Mais pour Pascal Blanchard, toutes ces craintes - compréhensibles - n’en restent pas moins stériles. "Y avait-il des gens pour vérifier ce qu’il se passait dans la tête des spectateurs venant assister à 'Nuit et brouillard' [documentaire d’Alain Resnais sur la Shoah, sorti en 1955] ?", répond-t-il aux détracteurs. "Dans une exposition de ce genre, il y aura toujours quelques personnes friandes de théories raciales suprématistes. On ne peut pas s’arrêter à leurs jugements. Je pense qu’il faut savoir montrer l’horreur pour mieux la déconstruire."

Le spécialiste de l’époque coloniale s’insurge surtout contre ceux qui ont mêlé la couleur de peau de l’artiste au débat. Pour le sociologue britannique Kehinde Andrews, Brett Bailey est "un Sud-Africain [blanc] qui a grandi dans un environnement qui a réprimé la majorité de ses habitants. Sa démarche est clairement maladroite.
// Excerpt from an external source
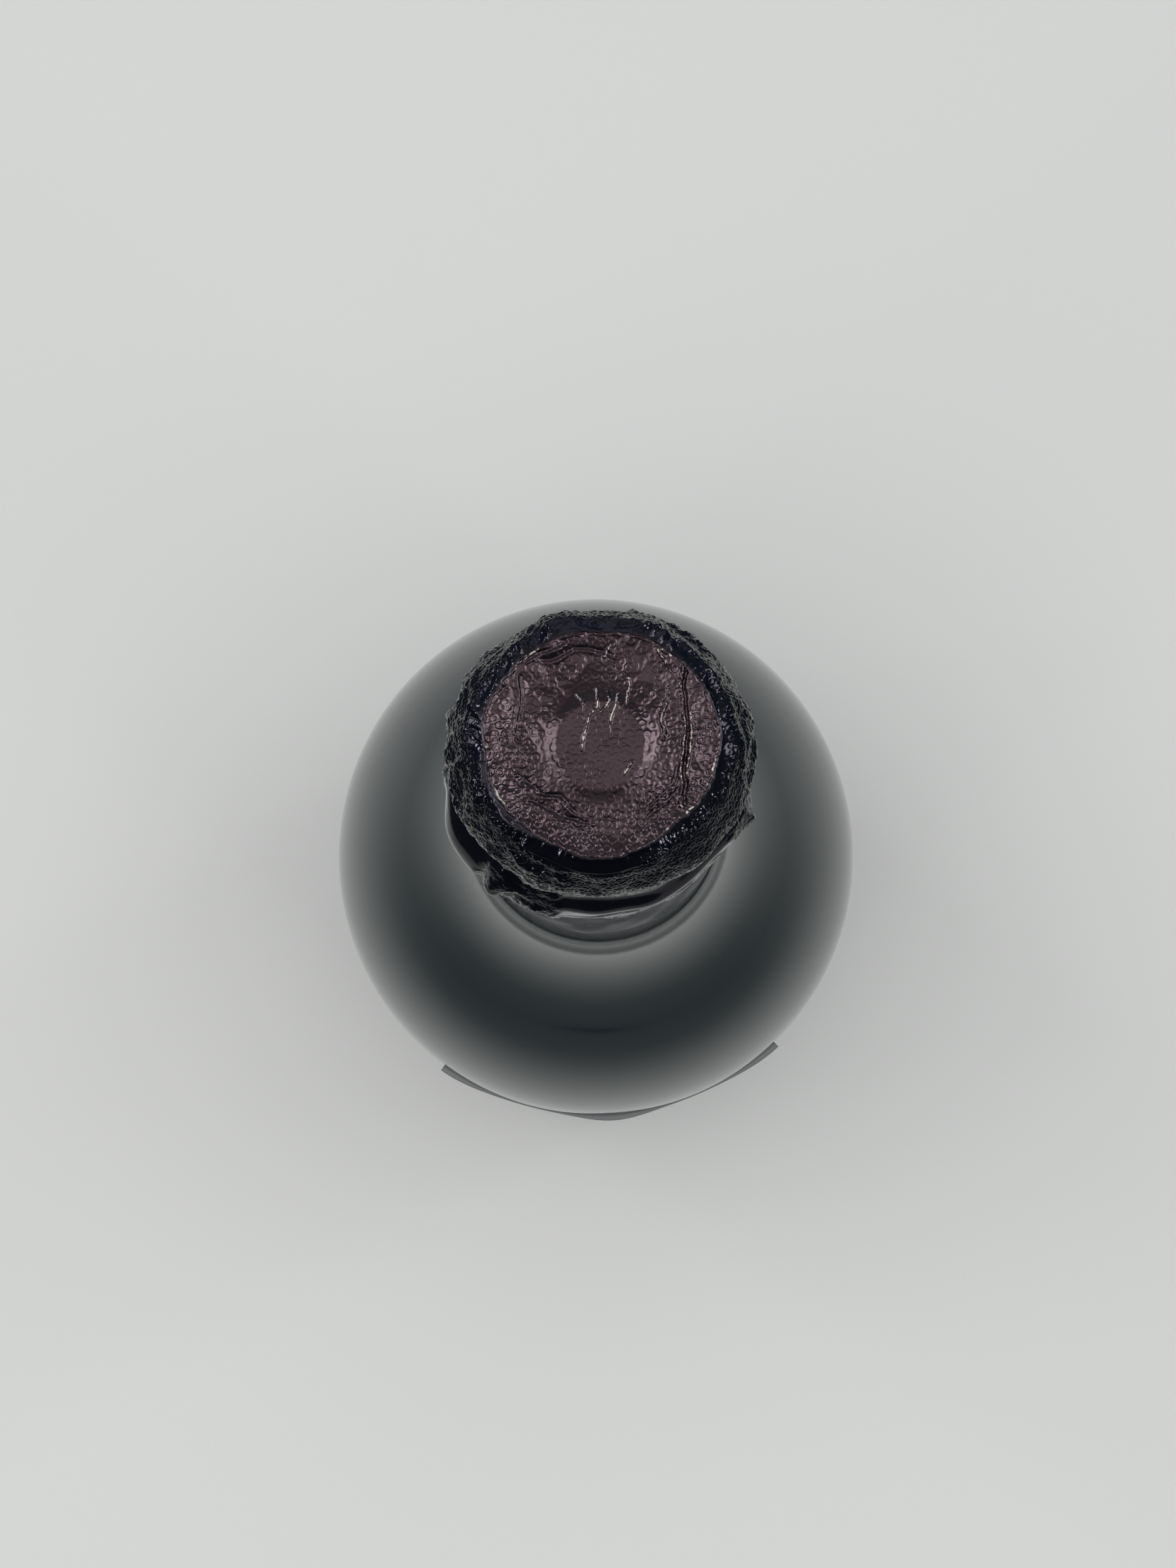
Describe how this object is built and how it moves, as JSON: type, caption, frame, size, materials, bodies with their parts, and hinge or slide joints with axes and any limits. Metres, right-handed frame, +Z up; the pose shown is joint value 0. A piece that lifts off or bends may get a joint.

Il a grandi en tant que membre d’une minorité oppressive. Cela serait comparable à un Allemand qui souhaiterait organiser une performance 'artistique' avec des juifs habillés en prisonniers, tatoués sur les bras, enfermés dans un camp de concentration artificiel', ajoute-t-il dans le "Guardian".

Une justification méprisable, selon Pascal Blanchard. "Cette vision racialiste selon laquelle un Blanc ne peut défendre les Noirs est scandaleuse", s’emporte-t-il. "On ne peut pas laisser ce genre de pensée s’insérer dans la polémique. Je refuse que l’Histoire puisse se résumer à un triste sophisme : 'À chacun sa couleur, à chacun sa douleur, à chacun sa mémoire'."